When I arrived in the early morning, there was already a small crowd of lawyers, parents, children, and community members waiting. I made my plea to the call box, providing the name of the father I sought to meet. I was told that the staff were busy, and the wait would be long. For three hours, I stood in a concrete space, fly-infested and half exposed to the elements. The crowd grew, although several individuals, including attorneys, left before being able to meet the person they came to see.
Los Angeles stands as a lesson on the only proven ways to slow the flow of abductions.
I met a church pastor with a crowd of congregants, worry etched on each of their faces. I met an employer, U.S. passport in hand, seeking an employee who was abducted just as she arrived at her workplace. The passport proved her American citizenship.
After three hours, I was let into an air-conditioned, clean, and cavernous waiting room. Aisles of chairs sat empty. I was kept there, alone, for another hour, while the crowd outside continued to grow.
The father I met with looked like so many other parents, including my own. He should’ve been cradling his granddaughter, or watching Sabado Gigante, or dozing off on a plastic-wrapped couch.

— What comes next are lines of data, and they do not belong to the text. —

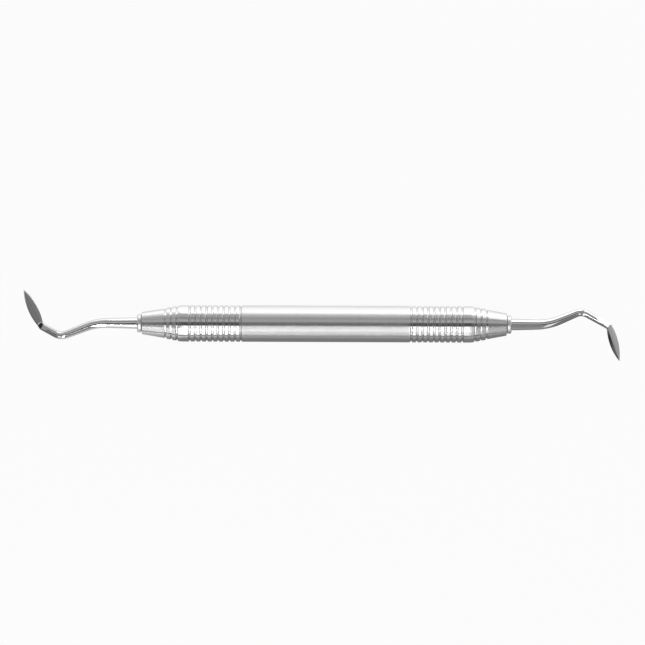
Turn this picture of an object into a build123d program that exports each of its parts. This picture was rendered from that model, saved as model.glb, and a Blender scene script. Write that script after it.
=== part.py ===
"""Double-ended clay modeling tool: a hollow grooved handle with a screw-in spear blade at each end.

Millimetres. The handle's axis is X, its centre is the origin, and the tool lies flat in the XY plane.
Each end is drawn on a plane whose x axis points outward along the handle, so "u" below is the distance
from the handle's centre, "v" is the sideways distance, to the side that the shank first bends to, and
the third direction, "w", is +Z. One end is the mirror image of the other, turned half round.
"""

import os
from math import cos, radians, sin

from build123d import *

# Handle tube
handle_radius = 5.0
wall = 1.0
joint_u = 37.4  # where the tube meets a nose, in the floor of the outermost groove
first_groove_u = 23.36
grip_shift = 0.5  # both grips sit this far to the right of the middle
grooves_per_side = 10
groove_width = 0.42
groove_depth = 0.34
groove_lip = 0.19  # rounding of a groove's two lips
groove_floor_corner = 0.12

# Nose: a wide band, two rings on the taper, then a plain cone
band_level_end_u = 39.2
band_end = (40.73, 4.86)
ring_line_start = (40.88, 4.79)
ring_line_end = (44.05, 4.22)
cone_start = (44.05, 4.10)
nose_u = 50.06
nose_radius = 3.07
nose_edge = 0.16
taper_grooves = ((40.88, 4.49), (42.47, 4.20), (44.05, 3.82))  # place and floor radius of each
taper_groove_lip = 0.14
taper_groove_corner = 0.08
spigot_length = 6.5
spigot_gap = 0.02  # room for the glue
spigot_bore_radius = 2.8
spigot_chamfer = 0.4
hollow_end_u = 41.0

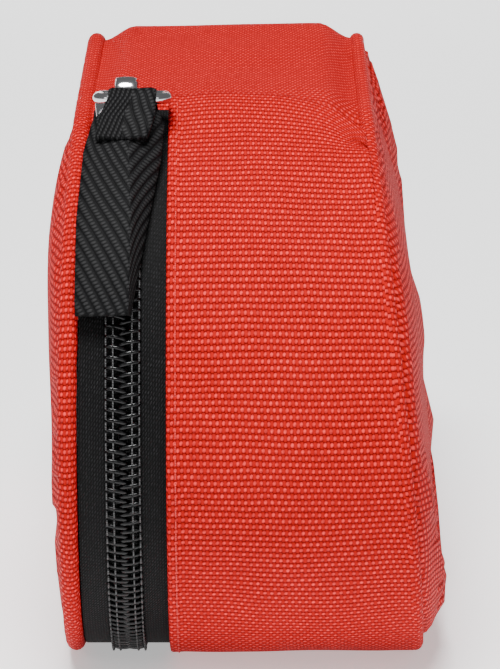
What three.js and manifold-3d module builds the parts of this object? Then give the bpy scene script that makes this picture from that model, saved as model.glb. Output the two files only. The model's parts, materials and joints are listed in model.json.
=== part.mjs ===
// A soft first aid kit: a zipped pouch with padded front and back panels, round ends, a coil zip
// that runs from the top of one end, under the base and up the other end, and its dressings inside.
//
// Millimetres, +Z up. X runs from the lid (-X) to the back (+X), Y along the length of the kit.
// The origin is on the base, under the middle of the kit.

import * as THREE from 'three';
import Module from 'manifold-3d';
import { mergeVertices } from 'three/addons/utils/BufferGeometryUtils.js';

const wasm = await Module();
wasm.setup();

// ---- Driving dimensions -------------------------------------------------------------------------

const LENGTH = 178;
const HEIGHT = 110;
const END_RADIUS = 56;
const CORNER_RADIUS = 38;

// Where the gussets meet the front and back panels: X at the base, X at the top, and how late in
// the height the panel starts to lean in.
const LID_SEAM = { base: -32.2, top: -29.6, power: 5 };
const BACK_SEAM = { base: 31, top: 20, power: 1.3 };

const LID_BULGE = 4.8;
const BACK_BULGE = 7.8;
const LID_PIPING_RADIUS = 1.8;
const BACK_PIPING_RADIUS = 1.5;
const GUSSET_THICKNESS = 2;
const LINING_THICKNESS = 0.8;
const GAP = 0.3;

// The zip's centre line, its coils and its tapes, measured from that line.
const ZIP_X = -23.5;
const COIL_NEAR = 1.5;
const COIL_FAR = 3.5;
const COIL_THICKNESS = 2.4;
const TAPE_DEPTH = 1.4;
const TAPE_THICKNESS = 0.8;
const GUSSET_EDGE_X = -15.5;

// Directions that the surface faces, in degrees from +Y towards +Z. The two cross seams join the
// hinge gusset over the top to the long gusset round the ends and base.
const NEAR_SEAM_DEG = 100;
const FAR_SEAM_DEG = 430;
const SEAM_GAP_DEG = 0.3;
const SLIDER_DEG = 107;
const COIL_START_DEG = 103.6;
const COIL_END_DEG = 427;
const SLIDER_MOUTH_DEG = 114.5;
const ARC_STEP_DEG = 7.5;

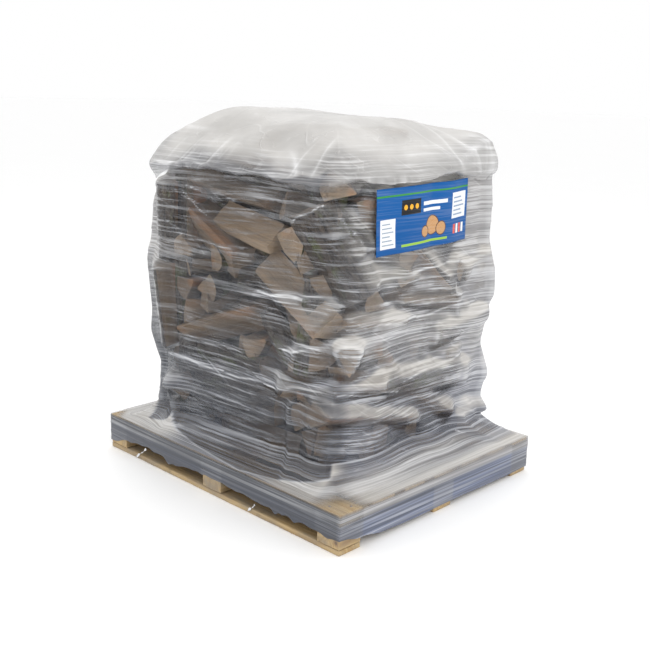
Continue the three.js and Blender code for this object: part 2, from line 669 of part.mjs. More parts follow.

Instead, he had dark bruises on his face and body. A large, fresh cut marked his forehead. These were the legacy of the arrest he’d suffered through days before. His eyes were bloodshot and when he cried, his tears triggered the pepper spray he hadn’t been able to wash off, or rub off with the back of his hand, still hurt. He hadn’t seen a doctor or slept.
The basement shouldn’t exist but it does. Members of Congress, worried family members, and others have tried to visit it without success. President Donald Trump, meanwhile, has promised to expand the raids that keep the basement full to Chicago, New York City, and other cities.
Los Angeles stands as a lesson on the only proven ways to slow the flow of abductions. It isn’t letters and speeches: it’s brave folks who are working daily on the streets to protect their communities from ICE raids, attorneys demanding the release of individuals, and local officials who refuse to cooperate.
Even so, the abductions continue. Soon, there might be a basement in your city. That means we all need to step up, in every way we can, to resist and fight the expanding efforts to terrorize our immigrant and refugee communities.